Van der Sloot's newly hired Peruvian attorney, Maximo Altez, has asked the judge to declare his client's Monday confession void on the grounds it was made in the presence of a defense lawyer appointed by police.

Reached by the AP, Altez refused to discuss the case. He said Van der Sloot's schoolteacher mother, Anita, would be arriving early next week with the family's own media adviser.

The young man's father, a lawyer on Aruba, a Dutch territory, died in February while playing tennis.

Van der Sloot arrived in Peru on May 14, authorities say, four days after allegedly receiving $25,000 as part of an FBI sting aimed at resolving the Holloway case. U.S. prosecutors charged him with extortion four days after Flores was killed.

Prosecutors say the extortion case began when Van der Sloot contacted a New York lawyer for Holloway's mother, Beth Twitty, in April seeking $250,000 in exchange for the location of the young woman's body, how she died and the identity of those involved.

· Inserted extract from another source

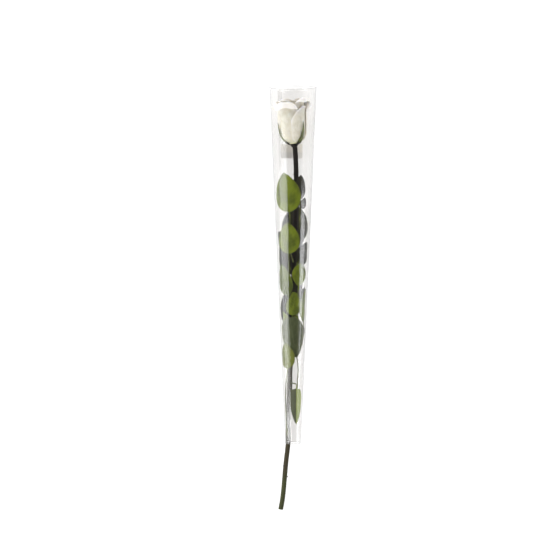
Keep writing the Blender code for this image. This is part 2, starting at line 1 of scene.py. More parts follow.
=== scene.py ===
"""The looks of a preserved white rose that lies in a clear tapered sleeve.

Pieces are shaped in the sleeve's own upright frame, in metres: up its axis from the narrow mouth at height
0, +X to the right and the viewer's side at -Y. Angles round the sleeve are in degrees: 0 is its right side,
90 the viewer's side, 180 its left side and 270 the side that lies on the floor. Each finished mesh is then
laid down.
"""

import logging
import math
import random
from collections.abc import Callable, Sequence
from dataclasses import dataclass, field
from enum import Enum
from functools import cached_property
from typing import Any

import bpy
from mathutils import Matrix, Vector, noise


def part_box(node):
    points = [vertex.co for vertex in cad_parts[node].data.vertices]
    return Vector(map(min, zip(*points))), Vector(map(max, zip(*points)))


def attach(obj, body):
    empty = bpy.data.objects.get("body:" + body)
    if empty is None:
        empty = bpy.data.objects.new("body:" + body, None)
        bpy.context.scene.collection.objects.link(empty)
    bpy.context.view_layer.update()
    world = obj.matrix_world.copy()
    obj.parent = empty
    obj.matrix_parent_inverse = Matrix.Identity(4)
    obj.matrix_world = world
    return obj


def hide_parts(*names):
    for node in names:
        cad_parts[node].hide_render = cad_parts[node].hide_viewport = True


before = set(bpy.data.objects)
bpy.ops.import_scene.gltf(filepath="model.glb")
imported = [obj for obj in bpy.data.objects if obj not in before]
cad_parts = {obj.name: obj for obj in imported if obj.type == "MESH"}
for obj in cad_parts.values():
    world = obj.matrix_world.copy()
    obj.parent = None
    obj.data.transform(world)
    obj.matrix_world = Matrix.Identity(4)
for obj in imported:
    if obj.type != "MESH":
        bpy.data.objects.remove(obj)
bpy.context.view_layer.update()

BODY = "root"
UP = Vector((0, 0, 1))
MERGE = 1e-6
GOLDEN_TURN = 137.5
VEIN_PAIRS = 8
VEIN_SLANT = 0.2
CLOUD_ROUGHNESS = 0.55

Colour = tuple[float, float, float]
Place = Callable[[float, float], Vector]
Inputs = dict[int | str, Any]
Node = bpy.types.Node
Piece = bpy.types.Object
Skin = bpy.types.Material

log = logging.getLogger("rose")


class Wire:
    """A node's output that can be used in arithmetic, which adds the Math nodes."""

    def __init__(self, graph: "Graph", socket: bpy.types.NodeSocket) -> None:
        """Keeps the socket and the graph it belongs to."""
        self.graph = graph
        self.socket = socket

    def __add__(self, other: "Number") -> "Wire":
        """The sum, in either order."""
        return self.graph.math("ADD", self, other)

    def __sub__(self, other: "Number") -> "Wire":
        """The difference."""
        return self.graph.math("SUBTRACT", self, other)

    def __rsub__(self, other: float) -> "Wire":
        """The difference, number first."""
        return self.graph.math("SUBTRACT", other, self)

    def __mul__(self, other: "Number") -> "Wire":
        """The product, in either order."""
        return self.graph.math("MULTIPLY", self, other)

    def __pow__(self, other: "Number") -> "Wire":
        """The power."""
        return self.graph.math("POWER", self, other)

    def __abs__(self) -> "Wire":
        """The size without its sign."""
        return self.graph.math("ABSOLUTE", self)

    __radd__ = __add__
    __rmul__ = __mul__

    def fraction(self) -> "Wire":
        """What is left over the last whole number."""
        return self.graph.math("FRACT", self)

    def rise(self, low: float, high: float) -> "Wire":
        """A smooth step.

        Args:
            low: the value where the step is still 0.
            high: the value where it has reached 1. It may be the lower of the two, for a fall.

        Returns:
            The step, held between 0 and 1.
        """
        if low > high:
            return 1 - self.rise(high, low)
        inputs = {0: self, 1: low, 2: high}
        return self.graph.wire("ShaderNodeMapRange", inputs, interpolation_type="SMOOTHSTEP")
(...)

The lawyer, John Kelly, contacted the FBI, which secretly recorded video of him giving Van der Sloot $10,000 in cash in Aruba on May 10 while $15,000 was wired to a bank account in the Dutch man's name, prosecutors say.

Van der Sloot was recorded telling Kelly he pushed Holloway down, and she hit her head on a rock and died, an affidavit says. He allegedly said his father helped him bury the body.

Van der Sloot admitted in a May 17 e-mail — he was in Peru by then — that he had lied about the location of Holloway's remains, prosecutors say.

That fit a pattern of Van der Sloot making confessions he later retracted.

Van der Sloot was the last person seen with Holloway before the girl vanished on the last night of a high school graduation trip. He was arrested twice but released both times for a lack of evidence.